OTTAWA (Reuters) - Canada and other U.S. allies are looking to President-elect Joe Biden to re-engage with the world on such issues as climate change and free trade, Canadian Prime Minister Justin Trudeau said in a Reuters Next interview aired on Thursday.

The Liberal Party prime minister also said the U.S. electoral system and its institutions had held up following last week’s violent attack on the U.S. Capitol by what he called “a small, angry mob.”

“There is a need for a re-engaged United States in global circles,” said Trudeau, 49, who took office more than five years ago.
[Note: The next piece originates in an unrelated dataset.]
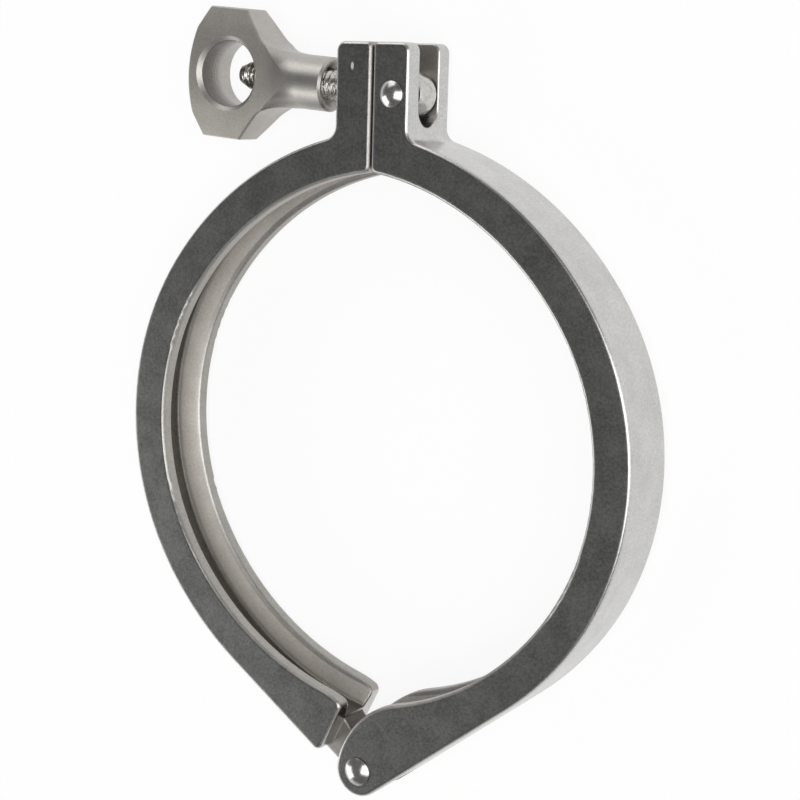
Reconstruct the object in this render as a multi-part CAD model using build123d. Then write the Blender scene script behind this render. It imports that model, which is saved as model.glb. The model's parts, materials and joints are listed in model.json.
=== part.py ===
"""Sanitary hinged clamp for a 4 inch (DN 100) ferrule joint.

Two cast half rings with a V groove in their bore fold about a riveted hinge pin and are drawn
together by a swing bolt and a wing nut. The clamp lies flat: +Z is the bore axis, +Y points from
the hinge to the lugs, and the origin is the centre of the bore, half way through its width.
Millimetres and degrees throughout.
"""

from math import acos, atan2, cos, degrees, hypot, radians, sin, sqrt
import os

from build123d import *

# Ring: the lips follow one arc at the sides and wider ones towards the hinge and the lugs
lip_radius = 54.8
lug_run_out = 10.4       # by how much the arc towards the lugs is wider
hinge_run_out = 9.0      # by how much the arc towards the hinge is wider
side_half_angle = 35.0   # reach of the side arc above and below the middle
ring_width = 16.6
ring_depth = 8.7         # from the lips to the outer face
edge_radius = 0.8

# Groove that wedges the two ferrule flanges together
groove_depth = 5.3
lip_land = 2.9           # width of each lip at the mouth of the groove
flank_angle = 20.0
groove_corner = 0.5
lip_edge_radius = 0.4
groove_sweep = 75.0      # how far the groove follows each wider arc

# Lugs, cast on the free ends
split_gap = 0.4
lug_reach = 9.1          # from the split line to the outer face of a lug
lug_rise = 31.0          # from the lips to the top of a lug
lug_corner = 2.0
lug_root_radius = 3.0
split_corner = 1.4       # rounding where the split meets the lips
bolt_slot_width = 7.8
bolt_slot_depth = 17.5   # down from the top of the lug
slot_edge_radius = 0.4

# Hinge: a fork on the right half and a knuckle on the left half
hinge_drop = 18.4        # from the lips to the pin's centre
hinge_shift = 0.8        # of the pin towards the fork's side
fork_eye_radius = 5.8
fork_back_radius = 20.0
knuckle_radius = 4.5
knuckle_thickness = 7.6
knuckle_side_gap = 0.15
knuckle_root_gap = 0.9
neck_offset = 0.6        # of the knuckle neck's inner side from the pin's centre
neck_slope = 52.0        # of that side, which widens the neck towards the ring
neck_corner = 1.5
shoulder_distance = 10.4  # from the pin to the blunt end of the left half
shoulder_angle = 25.7
shoulder_corner = 1.7

# Rivets
hinge_pin_radius = 2.5
hinge_head_radius = 3.15
bolt_pin_radius = 2.2
bolt_head_radius = 2.75
rivet_rim = 0.25
rivet_dome = 0.95
pin_clearance = 0.04

# Swing bolt, 1/4 inch, hung in the right lug
bolt_pin_x = 5.0
bolt_drop = 10.7         # from the top of the lug to the pin's centre
bolt_radius = 3.175
bolt_length = 44.2       # from the pin's centre to the tip
bolt_tilt = 4.1          # how far the bolt has lifted from square
bolt_tip_length = 2.6
bolt_tip_radius = 2.0
eye_radius = 5.0
eye_width = 6.4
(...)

Biden, who defeated U.S. President Donald Trump in a November election, will be sworn in on Wednesday.

“One of the things that a lot of the traditional allies and friends of the United States are looking forward to is a re-engagement on some of the big themes, whether it’s freer trade, climate change, protecting democracy or coordinating against some of the rise of authoritarianism we’re seeing around the world,” he said.

Trump often clashed with traditional allies on trade. He imposed tariffs on Canadian aluminum and steel and paralyzed the World Trade Organization’s role as global arbiter on trade by blocking appointments to its appeals panel.

On climate, Trump withdrew from the Paris Agreement that set up a global framework to reduce carbon emissions, and he seemed more at ease with leaders like Russian President Vladimir Putin than with NATO allies, whom he berated for not spending enough on their armed forces.

“We’re seeing a world that is changing rapidly. The rise of a much more assertive and sometimes problematic China, the shifts in poles of power around the world, the rise and strengthening of Asia as an economic focal point. These are things that are needing to be responded to,” Trudeau said.

Last week Trudeau said Trump and other U.S. politicians had incited the violence on Washington’s Capitol Hill.

“The democratic principles and the structures around (the U.S.) electoral process will not be stopped or disrupted by a small, angry mob, however disconcerting and alarming that can be,” he told Reuters in reference to an FBI warning of armed protests before Biden’s Jan. 20 inauguration.

“I have confidence that Americans who are concerned about defending their democracy will do what is necessary and what is right to keep themselves and their institutions safe long into the future, through this unpredictable moment.”

Trudeau said he aims to meet Biden soon after the inauguration, with climate change high on his agenda.

Biden’s ambitious climate change plan, which includes $2 trillion in investment for clean-energy infrastructure over four years, could pressure Canada to act more aggressively on its own climate policies.